§ Your task:
Give all of the lines again, with nothing added or dropped.

>> BEGIN Supplied data

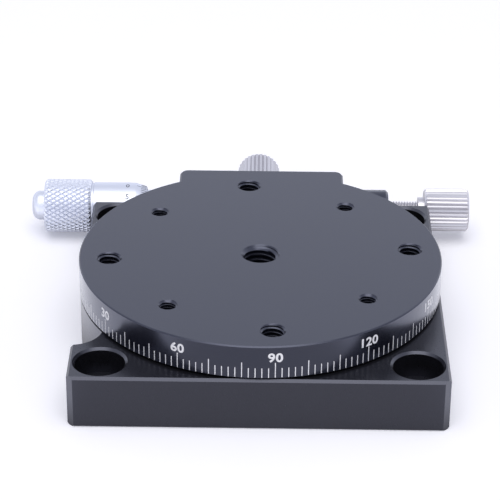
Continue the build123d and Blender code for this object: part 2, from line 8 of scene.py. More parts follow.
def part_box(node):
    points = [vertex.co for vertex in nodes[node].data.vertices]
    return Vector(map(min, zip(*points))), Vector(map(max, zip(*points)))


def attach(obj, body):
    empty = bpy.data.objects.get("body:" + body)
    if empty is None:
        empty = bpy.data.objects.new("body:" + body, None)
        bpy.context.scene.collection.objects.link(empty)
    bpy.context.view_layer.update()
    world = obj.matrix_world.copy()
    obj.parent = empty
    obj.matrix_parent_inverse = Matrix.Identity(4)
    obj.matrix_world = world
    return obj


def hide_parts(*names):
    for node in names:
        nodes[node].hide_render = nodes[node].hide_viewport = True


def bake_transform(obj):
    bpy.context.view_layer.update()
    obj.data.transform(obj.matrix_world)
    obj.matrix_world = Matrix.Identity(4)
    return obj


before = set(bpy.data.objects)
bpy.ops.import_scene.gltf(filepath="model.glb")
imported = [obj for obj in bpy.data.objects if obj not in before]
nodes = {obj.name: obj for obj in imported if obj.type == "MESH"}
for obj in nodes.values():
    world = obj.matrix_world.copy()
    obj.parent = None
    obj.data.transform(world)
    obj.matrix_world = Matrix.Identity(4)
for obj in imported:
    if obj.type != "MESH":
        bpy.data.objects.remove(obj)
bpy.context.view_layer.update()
MM = 0.001
bpy.ops.object.select_all(action="DESELECT")


# ---- camera ---------------------------------------------------------------------------
# A long lens on a stand, 28 degrees above the bench and square to the front of the stage.
# It leans by half a degree, and looks a little to the left of the table's centre.

turn, tilt, lean = radians(0.359), radians(28.483), radians(0.523)
stand_off = 357.895 * MM
aim = Vector((-1.728 * MM, 0, 15.647 * MM))
focal_mm, sensor_mm = 155.62, 36

camera_data = bpy.data.cameras.new("camera")
camera_data.sensor_width = sensor_mm
camera_data.lens = focal_mm
camera_data.clip_start = 10 * MM
camera = bpy.data.objects.new("camera", camera_data)
bpy.context.scene.collection.objects.link(camera)
away = Vector((sin(turn) * cos(tilt), -cos(turn) * cos(tilt), sin(tilt)))
faced = Matrix.Rotation(turn, 4, "Z") @ Matrix.Rotation(pi / 2 - tilt, 4, "X")
camera.matrix_world = (
    Matrix.Translation(aim + away * stand_off) @ faced @ Matrix.Rotation(lean, 4, "Z"))
bpy.context.scene.camera = camera
bpy.context.scene.view_settings.view_transform = "Standard"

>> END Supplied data

§ Completed exercise:
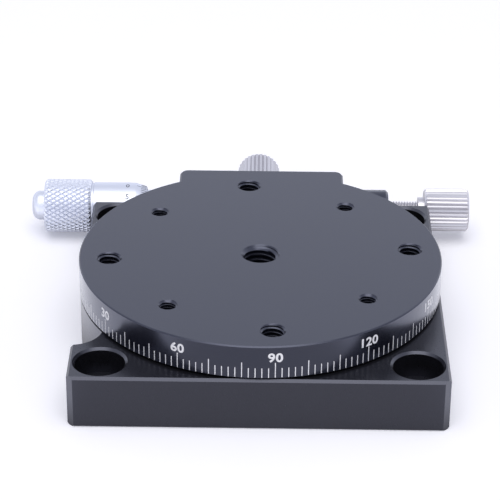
Continue the build123d and Blender code for this object: part 2, from line 8 of scene.py. More parts follow.
def part_box(node):
    points = [vertex.co for vertex in nodes[node].data.vertices]
    return Vector(map(min, zip(*points))), Vector(map(max, zip(*points)))


def attach(obj, body):
    empty = bpy.data.objects.get("body:" + body)
    if empty is None:
        empty = bpy.data.objects.new("body:" + body, None)
        bpy.context.scene.collection.objects.link(empty)
    bpy.context.view_layer.update()
    world = obj.matrix_world.copy()
    obj.parent = empty
    obj.matrix_parent_inverse = Matrix.Identity(4)
    obj.matrix_world = world
    return obj


def hide_parts(*names):
    for node in names:
        nodes[node].hide_render = nodes[node].hide_viewport = True


def bake_transform(obj):
    bpy.context.view_layer.update()
    obj.data.transform(obj.matrix_world)
    obj.matrix_world = Matrix.Identity(4)
    return obj


before = set(bpy.data.objects)
bpy.ops.import_scene.gltf(filepath="model.glb")
imported = [obj for obj in bpy.data.objects if obj not in before]
nodes = {obj.name: obj for obj in imported if obj.type == "MESH"}
for obj in nodes.values():
    world = obj.matrix_world.copy()
    obj.parent = None
    obj.data.transform(world)
    obj.matrix_world = Matrix.Identity(4)
for obj in imported:
    if obj.type != "MESH":
        bpy.data.objects.remove(obj)
bpy.context.view_layer.update()
MM = 0.001
bpy.ops.object.select_all(action="DESELECT")


# ---- camera ---------------------------------------------------------------------------
# A long lens on a stand, 28 degrees above the bench and square to the front of the stage.
# It leans by half a degree, and looks a little to the left of the table's centre.

turn, tilt, lean = radians(0.359), radians(28.483), radians(0.523)
stand_off = 357.895 * MM
aim = Vector((-1.728 * MM, 0, 15.647 * MM))
focal_mm, sensor_mm = 155.62, 36

camera_data = bpy.data.cameras.new("camera")
camera_data.sensor_width = sensor_mm
camera_data.lens = focal_mm
camera_data.clip_start = 10 * MM
camera = bpy.data.objects.new("camera", camera_data)
bpy.context.scene.collection.objects.link(camera)
away = Vector((sin(turn) * cos(tilt), -cos(turn) * cos(tilt), sin(tilt)))
faced = Matrix.Rotation(turn, 4, "Z") @ Matrix.Rotation(pi / 2 - tilt, 4, "X")
camera.matrix_world = (
    Matrix.Translation(aim + away * stand_off) @ faced @ Matrix.Rotation(lean, 4, "Z"))
bpy.context.scene.camera = camera
bpy.context.scene.view_settings.view_transform = "Standard"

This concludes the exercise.